Fue, sin embargo, al despuntar el siglo XVIII cuando se produjo la gran expansión de las iglesias por el campo pitiuso. La primera en recibir la autorización del arzobispado (Ibiza dependía entonces de Tarragona) fue la de Sant Josep (1720). A esta le siguieron Sant Joan, Sant Agustí, Sant Carles, Sant Francesc, Santa Gertrudis, Sant Llorenç, Sant Mateu, Santa Agnès, Sant Rafel y Sa Revista. Los últimos templos de estilo netamente rural fueron ya los de Sant Vicent (siglo XIX) y Es Cubells (XX).

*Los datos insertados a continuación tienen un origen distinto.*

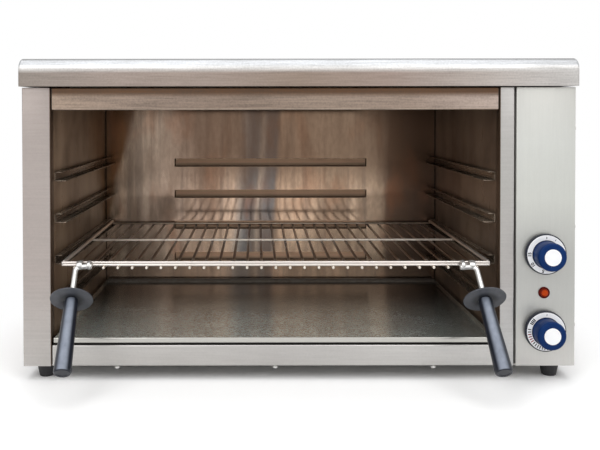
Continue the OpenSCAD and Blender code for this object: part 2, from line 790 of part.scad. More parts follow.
module gland_locknut() color(BLACK) placed() difference() {
    translate([control_x, inner_back - locknut_t, gland_z]) rotate([-90, 0, 0]) {
        cylinder(r = gland_flange_r, h = locknut_t, $fn = 6);
    }
    rod_y(control_x, inner_back - locknut_t - eps, inner_back + eps, gland_z, gland_r + bush_fit);
}

// ---- Rack ----

module round_rod_x(x0, x1, y, z, r) {
    rod_x(x0, x1, y, z, r);
    for (x = [x0, x1]) translate([x, y, z]) sphere(r);
}

// Tips its children about the front rail and brings them to the middle of the rack
module tipped() {
    translate([rack_x, rack_set, rack_z]) rotate([rack_tip, 0, 0]) translate([0, -rack_set, -rack_z]) children();
}

module rack_frame() color(WIRE_STEEL) placed() tipped() {
    r = cross_rod_d / 2;
    end_x = rack_w / 2 - r;
    rear_y = rack_back - side_rod_d / 2;
    for (z = [rail_z, rack_z]) round_rod_x(-end_x, end_x, rack_set, z, r);
    for (y = [mid_rail_y, rear_y]) round_rod_x(-side_rod_x, side_rod_x, y, rail_z, r);
    for (s = [-1, 1]) {
        rod_z(s * end_x, rack_set, rail_z, rack_z, r);
        rod_y(s * side_rod_x, rack_set, rear_y, rack_z, side_rod_d / 2);
        translate([s * side_rod_x, rear_y, rack_z]) sphere(side_rod_d / 2);
    }
}

module rack_bars() color(WIRE_STEEL) placed() tipped() {
    for (i = [0 : bar_n - 1]) {
        rod_y((i - (bar_n - 1) / 2) * bar_pitch, rack_set - cross_rod_d / 2 - bar_nose + 1.5,
              rack_back, bar_z, bar_d / 2);
    }
}

// Puts its children on the handle's axis, which runs along +Z from the top of the rod
module on_handle(side, lean) {
    translate([rack_x + side * handle_x, handle_y, handle_z]) rotate([0, side * lean, 0]) {
        rotate([90 + handle_slope, 0, 0]) children();
    }
}

// Rod, the stub that it is bent into, and the hook around the double front rail
module handle_rod(side, lean) {
    placed() {
        on_handle(side, lean) {
            translate([0, 0, rod_bend_r]) cylinder(r = handle_rod_r, h = grip_at + grip_bore - rod_bend_r);
            translate([-side * rod_bend_r, 0, rod_bend_r]) rotate([90, side > 0 ? 0 : 90, 0]) mirror([0, 1, 0]) {
                rotate_extrude(angle = 90) translate([rod_bend_r, 0]) circle(handle_rod_r);
            }
            translate([-side * rod_bend_r, 0, 0]) rotate([0, -side * 90, 0]) {
                cylinder(r = handle_rod_r, h = stub_len - rod_bend_r);
            }
        }
        translate([rack_x + side * hook_x, rack_set, rail_z + front_rise / 2]) rotate([0, 90, 0]) {
            rotate_extrude() translate([hook_r, 0]) circle(hook_wire / 2);
        }
    }
}

module handle_guard(side, lean) {
    placed() on_handle(side, lean) translate([0, 0, guard_at]) difference() {
        cylinder(d = guard_d, h = guard_t);
        translate([0, 0, -eps]) cylinder(r = handle_rod_r, h = guard_t + 2 * eps);
    }
}

module handle_grip(side, lean) {
    placed() on_handle(side, lean) translate([0, 0, grip_at]) difference() {
        union() {
            cylinder(d1 = grip_d1, d2 = grip_d2, h = grip_len - grip_chamfer);
            translate([0, 0, grip_len - grip_chamfer]) {
                cylinder(d1 = grip_d2, d2 = grip_d2 - 2 * grip_chamfer, h = grip_chamfer);
            }
        }
        translate([0, 0, -eps]) cylinder(r = handle_rod_r, h = grip_bore + eps);
    }
}

module left_handle_rod() color(WIRE_STEEL) handle_rod(-1, lean_left);

module right_handle_rod() color(WIRE_STEEL) handle_rod(1, lean_right);

module left_handle_guard() color(GUARD_GREY) handle_guard(-1, lean_left);

module right_handle_guard() color(GUARD_GREY) handle_guard(1, lean_right);

module left_handle_grip() color(BLACK) handle_grip(-1, lean_left);

module right_handle_grip() color(BLACK) handle_grip(1, lean_right);

module crumb_tray() color(STEEL) placed() difference() {
    block(tray_l, tray_r, tray_front, tray_back, tray_z, tray_z + tray_h);
    block(tray_l + sheet, tray_r - sheet, tray_front + sheet, tray_back - sheet,
          tray_z + sheet, tray_z + tray_h + eps);
}

// ---- Knobs ----

// Puts its children on a control shaft's axis, which runs along +Z out of the panel
module on_shaft(z) placed() translate([control_x, 0, z]) rotate([90, 0, 0]) children();

module shaft(z) on_shaft(z) translate([0, 0, -shaft_in]) cylinder(r = shaft_r, h = shaft_in + shaft_out);

module knob(z) on_shaft(z) difference() {
    union() {
        translate([0, 0, skirt_gap]) cylinder(d = skirt_d, h = skirt_t);
        translate([0, 0, skirt_gap + skirt_t]) cylinder(d1 = knob_d - 1.5, d2 = knob_d, h = knob_len - 1.5);
        translate([0, 0, knob_face - 1.5]) cylinder(d1 = knob_d, d2 = knob_d - 3, h = 1.5);
    }
    cylinder(r = shaft_r, h = shaft_out);
}

module dial(z) on_shaft(z) translate([0, 0, skirt_gap + skirt_t]) difference() {
    cylinder(d = dial_d, h = dial_t);
    translate([0, 0, -eps]) cylinder(d = knob_d + 0.6, h = dial_t + 2 * eps);
}

module cap(z) on_shaft(z) translate([0, 0, knob_face]) cylinder(d = cap_d, h = cap_t);

module timer_shaft() color(STEEL) shaft(timer_z);

module timer_knob() color(BLUE) knob(timer_z);

module timer_dial() color(WHITE) dial(timer_z);

module timer_cap() color(WHITE) cap(timer_z);

module thermostat_shaft() color(STEEL) shaft(thermo_z);

module thermostat_knob() color(BLUE) knob(thermo_z);

module thermostat_dial() color(WHITE) dial(thermo_z);

module thermostat_cap() color(WHITE) cap(thermo_z);

// ---- Feet and fasteners ----

module foot_spots() {
    for (sx = [-1, 1]) for (y = [foot_front, body_d - foot_front]) {
        translate([sx * (side_x - foot_side), y, 0]) children();
    }
}

module feet() color(BLACK) placed() foot_spots() difference() {
    cylinder(d1 = foot_d2, d2 = foot_d, h = foot_h);
    translate([0, 0, foot_h - stud_in]) cylinder(r = stud_r + bush_fit, h = stud_in + eps);
}

module foot_studs() color(STEEL) placed() foot_spots() rod_z(0, 0, foot_h - stud_in, stud_top, stud_r);

module foot_nuts() color(STEEL) placed() foot_spots() difference() {
    translate([0, 0, floor_z]) cylinder(r = nut_r, h = nut_h, $fn = 6);
    rod_z(0, 0, floor_z - eps, floor_z + nut_h + eps, stud_r + bush_fit);
}

module cover_screws() color(STEEL) placed() {
    for (sx = [-1, 1]) for (y = cover_screw_y) translate([sx * cover_screw_x, y, 0]) {
        rod_z(0, 0, roof_z - head_h, roof_z, head_r);
        rod_z(0, 0, roof_z, roof_z + cover_screw_len, screw_r);
    }
}

module cover_spacers() color(STEEL) placed() {
    for (sx = [-1, 1]) for (y = cover_screw_y) translate([sx * cover_screw_x, y, 0]) difference() {
        rod_z(0, 0, top_z, cover_z, head_r + 1.5);
        rod_z(0, 0, top_z - eps, cover_z + eps, screw_r + hole_fit);
    }
}

// Screws of the back panel, and of the control panel's fold in the right wall
module casing_screws() color(STEEL) placed() {
    for (z = casing_screw_z) {
        for (sx = [-1, 1]) {
            rod_y(sx * casing_screw_x, body_d, body_d + head_h, z, head_r);
            rod_y(sx * casing_screw_x, body_d - 6, body_d, z, small_r);
        }
        rod_x(side_x, side_x + head_h, panel_screw_y, z, head_r);
        rod_x(side_x - 6, side_x, panel_screw_y, z, small_r);
    }
}

module rail_screws() color(STEEL) placed() rail_screw_spots() {
    rod_z(0, 0, base_z - head_h, base_z, rail_screw_r);
    rod_z(0, 0, base_z, floor_z + 4, screw_r);
}

module control_screws() color(STEEL) placed() {
    for (z = [timer_z, thermo_z]) for (d = [-control_screw_z, control_screw_z]) {
        rod_y(control_x, -1, 0, z + d, screw_r + 1);
        rod_y(control_x, 0, box_front + 7, z + d, screw_r);
    }
}

left_side_panel();
right_side_panel();
control_panel();
bay_divider();
front_lintel();
bottom_rail();
back_panel();
base_plate();
top_cover();
left_liner();
right_liner();
back_liner();
ceiling_reflector();
liner_floor();
top_insulation();
back_insulation();
left_insulation();
bay_insulation();
left_runners();
right_runners();
front_element();
rear_element();
element_brackets();
element_bushes();
thermostat_body();
thermostat_bulb();
thermostat_capillary();
bulb_clips();
timer_body();
lamp_body();
lamp_lens();
terminal_block();
wiring();
cable_gland();
gland_locknut();
rack_frame();
rack_bars();
left_handle_rod();
left_handle_guard();
left_handle_grip();
right_handle_rod();
right_handle_guard();
right_handle_grip();
crumb_tray();
timer_shaft();
timer_knob();
timer_dial();
timer_cap();
thermostat_shaft();
thermostat_knob();
thermostat_dial();
thermostat_cap();
feet();
foot_studs();
foot_nuts();
cover_screws();
cover_spacers();
casing_screws();
rail_screws();
control_screws();
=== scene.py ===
"""Dresses the cheese melter: its modelled pieces, finishes, studio and camera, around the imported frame."""

import logging
import math
from contextlib import contextmanager
from dataclasses import dataclass
from enum import Enum
from typing import Any, Callable, Dict, Iterator, Mapping, Optional, Sequence, Tuple, Union

import bmesh
import bpy
from mathutils import Matrix, Vector


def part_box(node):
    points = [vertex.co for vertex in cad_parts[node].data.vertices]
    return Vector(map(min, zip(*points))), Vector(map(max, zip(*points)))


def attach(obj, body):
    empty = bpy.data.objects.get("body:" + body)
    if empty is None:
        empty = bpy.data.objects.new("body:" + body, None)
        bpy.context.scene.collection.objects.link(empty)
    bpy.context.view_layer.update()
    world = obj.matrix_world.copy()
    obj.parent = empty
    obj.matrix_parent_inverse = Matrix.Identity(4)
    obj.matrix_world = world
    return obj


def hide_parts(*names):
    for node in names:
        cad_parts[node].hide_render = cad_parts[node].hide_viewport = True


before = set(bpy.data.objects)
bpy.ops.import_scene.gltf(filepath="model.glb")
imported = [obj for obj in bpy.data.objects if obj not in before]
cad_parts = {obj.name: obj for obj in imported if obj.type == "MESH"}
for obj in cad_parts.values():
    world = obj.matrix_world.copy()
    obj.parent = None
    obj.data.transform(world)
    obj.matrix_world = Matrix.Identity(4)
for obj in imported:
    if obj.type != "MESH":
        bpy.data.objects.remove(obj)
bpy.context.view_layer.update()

LOG = logging.getLogger("cheese_melter")
MM = 0.001
FRONT_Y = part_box("left_side_panel")[0].y
NEAR = 0.02 * MM

Rgb = Tuple[int, int, int]
Stops = Tuple[Tuple[float, Rgb], ...]
Point2 = Tuple[float, float]
Point3 = Tuple[float, float, float]


def at(x: float, y: float, z: float) -> Vector:
    """Gives the place of a point that is drawn in millimetres from the middle of the front.

    Args:
        x: Distance to the right of the middle.
        y: Distance behind the front faces.
        z: Height above the floor.

    Returns:
        The point in the frame's metres.
    """
    return Vector((x * MM, y * MM + FRONT_Y, z * MM))


def linear(colour: Rgb) -> Tuple[float, float, float, float]:
    """Turns a colour of 0 to 255 into the linear colour that a shader takes.

    Args:
        colour: Red, green and blue as they look.

    Returns:
        The linear colour with an alpha of 1.
    """
    parts = [c / 255 for c in colour]
    red, green, blue = (c / 12.92 if c <= 0.04045 else ((c + 0.055) / 1.055) ** 2.4 for c in parts)
    return (red, green, blue, 1.0)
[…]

Pese a que en todas ellas brilla el mismo estilo arquitectónico que se disfruta a lo largo y ancho de la isla, ninguna se parece a otra. Coinciden en su asimetría, en la cal que las cubre, las aristas redondeadas, el aspecto sólido, los gruesos muros en talud (aunque no siempre) y el incontestable toque ibicenco. Pero algunas tienen el campanario a un lado en lugar de en el centro, poseen dos alturas en vez de una, disponen de un porche frente a la entrada principal o en un lateral… Fueron erigidas a menudo por suscripción popular, con el sudor de sus feligreses, y constituyen un monumento al carácter del ibicenco, que pudiéndose limitar a la ley del mínimo esfuerzo, construía con increíble buen gusto y lograba el mejor resultado, con los exiguos medios de que disponía.